人は感情に呑まれてしまうと、意外なほど長くその影響を引きずりがちだ。たった一度の腹立たしいやりとりや恥ずかしい体験をいつまでも頭の中で反芻し、残りの1日が台無しになってしまうことも珍しくない。
しかし実は、最初の感情反応そのものは90秒間しか続かない。それ以降の情動はすべて、感情的エンゲージメントの継続によって誘発されたものなのだ。
これは神経科学者のジル・ボルト テイラー博士が提唱している考え方だ。テイラー博士は、感情的な反応が起こると脳から神経化学物質が大量に放出され、心臓の高鳴り、筋肉の緊張、胃が沈む感じなどの生理的な感覚が生まれることを発見した。何もしなければ、この化学反応は90秒以内に自然消滅する。90秒を超えて持続する感情は、引き金となった出来事について繰り返し考えることによって維持されている。

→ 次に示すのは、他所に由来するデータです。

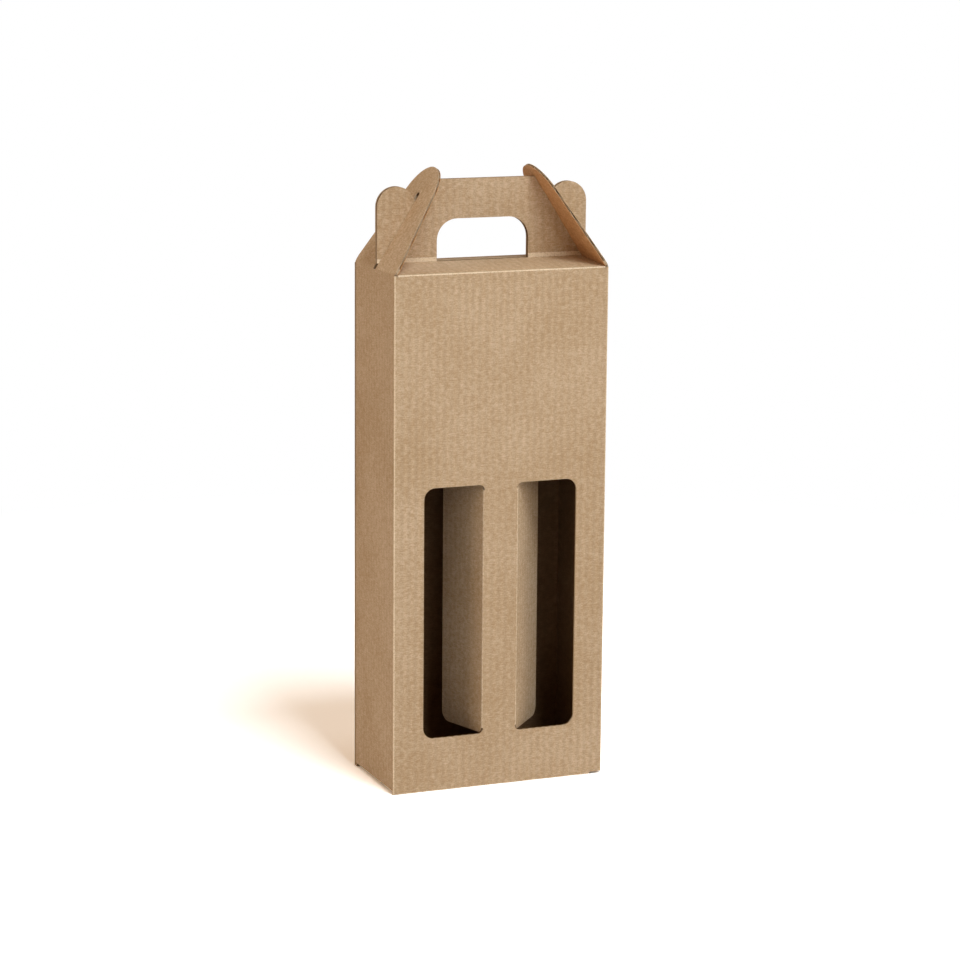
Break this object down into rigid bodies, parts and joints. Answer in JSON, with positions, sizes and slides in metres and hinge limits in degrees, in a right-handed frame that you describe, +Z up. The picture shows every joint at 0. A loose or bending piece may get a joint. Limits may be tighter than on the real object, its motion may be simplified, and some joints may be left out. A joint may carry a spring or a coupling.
{
  "type": "two bottle carry carton",
  "caption": "Tall folded corrugated board carton for two bottles side by side, with front windows, fold-in dividers, locking gable flaps and a carry handle.",
  "frame": {"origin": "middle of the base, on the face that the carton stands on", "axes": "+Z up through the handle, +X to the right along the front, +Y from the windowed front to the back"},
  "size_m": [0.16, 0.08, 0.4372],
  "materials": {
    "kraft_board": "matt brown kraft liner"
  },
  "bodies": {
    "carton": {"carton": "kraft_board"},
    "left_gable_flap": {"left_gable_flap": "kraft_board"},
    "right_gable_flap": {"right_gable_flap": "kraft_board"},
    "left_window_flap": {"left_window_flap": "kraft_board"},
    "right_window_flap": {"right_window_flap": "kraft_board"}
  },
  "joints": [
    {"name": "left_gable_fold", "type": "hinge", "parent": "carton", "child": "left_gable_flap", "pos_m": [-0.079, 0, 0.368], "axis": [0, -1, 0], "range_deg": [0, 122.5]},
    {"name": "right_gable_fold", "type": "hinge", "parent": "carton", "child": "right_gable_flap", "pos_m": [0.079, 0, 0.368], "axis": [0, 1, 0], "range_deg": [0, 122.5]},
    {"name": "left_window_fold", "type": "hinge", "parent": "carton", "child": "left_window_flap", "pos_m": [-0.0122, -0.039, 0.1285], "axis": [0, 0, -1], "range_deg": [-73, 17]},
    {"name": "right_window_fold", "type": "hinge", "parent": "carton", "child": "right_window_flap", "pos_m": [0.0122, -0.039, 0.1285], "axis": [0, 0, 1], "range_deg": [-48.5, 41.5]}
  ]
}
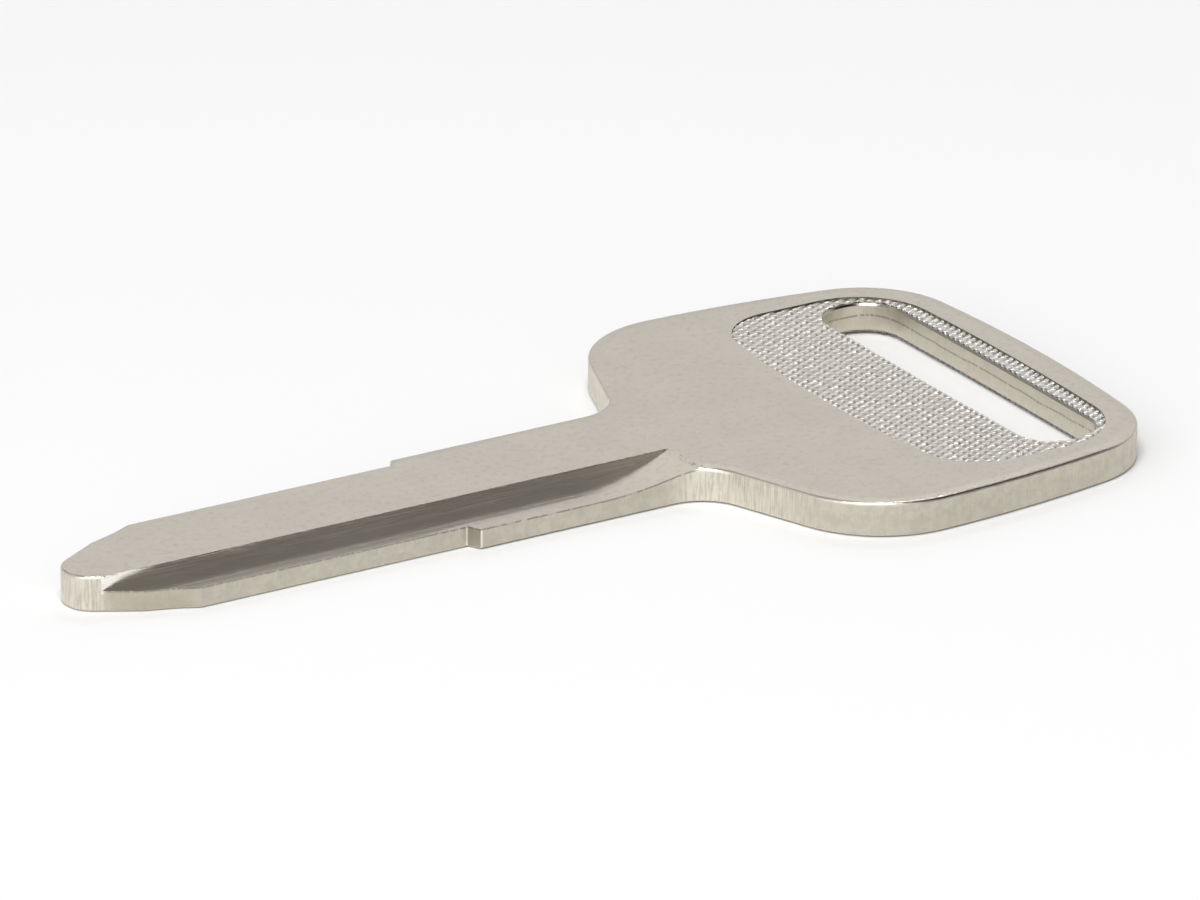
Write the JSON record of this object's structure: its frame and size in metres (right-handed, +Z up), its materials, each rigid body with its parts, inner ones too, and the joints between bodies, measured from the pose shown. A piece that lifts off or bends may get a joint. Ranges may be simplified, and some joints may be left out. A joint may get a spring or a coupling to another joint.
{
  "type": "key blank",
  "caption": "Uncut metal key blank: stepped blade with a milled groove along each face, and a wide rounded bow with sunk knurled grip panels round a long key-ring slot.",
  "frame": {"origin": "middle of the key's bounding box on its underside", "axes": "+X from the blade's tip to the end of the bow, +Z up out of the face that shows its groove at -Y"},
  "size_m": [0.0672, 0.0334, 0.0022],
  "materials": {
    "nickel_plated_brass": "satin nickel plate over brass"
  },
  "bodies": {
    "root": {"key_blank": "nickel_plated_brass"}
  },
  "joints": []
}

怒り、不安、不満といった強い感情でさえ、本質的には短命だ。だが、起こったことを思い返したり、過剰に分析したり、否定的な解釈を補強してしまったりする「心の癖」により、いつまでも嫌な気持ちを引きずってしまう場合が多い。このパターンを認識すれば、感情反応のサイクルに介入して、コントロールを取り戻すことができる。
感情に支配される前に心をリセットし、視点を変えて情動のバランスを取り戻すのに役立つ3つの手順を紹介しよう。
1. 執着せずに感情を体験する
強い感情が表面化したときの自然な反応としては、「こんなふうに感じるべきじゃない」とその感情を抑制するか、「こんなの不公平だ!」などとさらにその感情を煽るかのどちらかになりやすい。しかし、どちらの反応も大本の感情を解決するどころか長引かせる傾向がある。
感情の抑圧に関する研究によれば、感情を押し込めると、後になって処理しきれなかった感情がより激しい形で再浮上し、時間が経つほど苦痛が大きくなって、自尊心や人間関係の満足度が低下する。
同様に、感情知性(EI)についての研究結果からは、感情の制御に苦労している人は心配や反芻などのネガティブな反復思考に陥りやすく、それが感情的苦痛を強め、長引かせる傾向が示唆されている。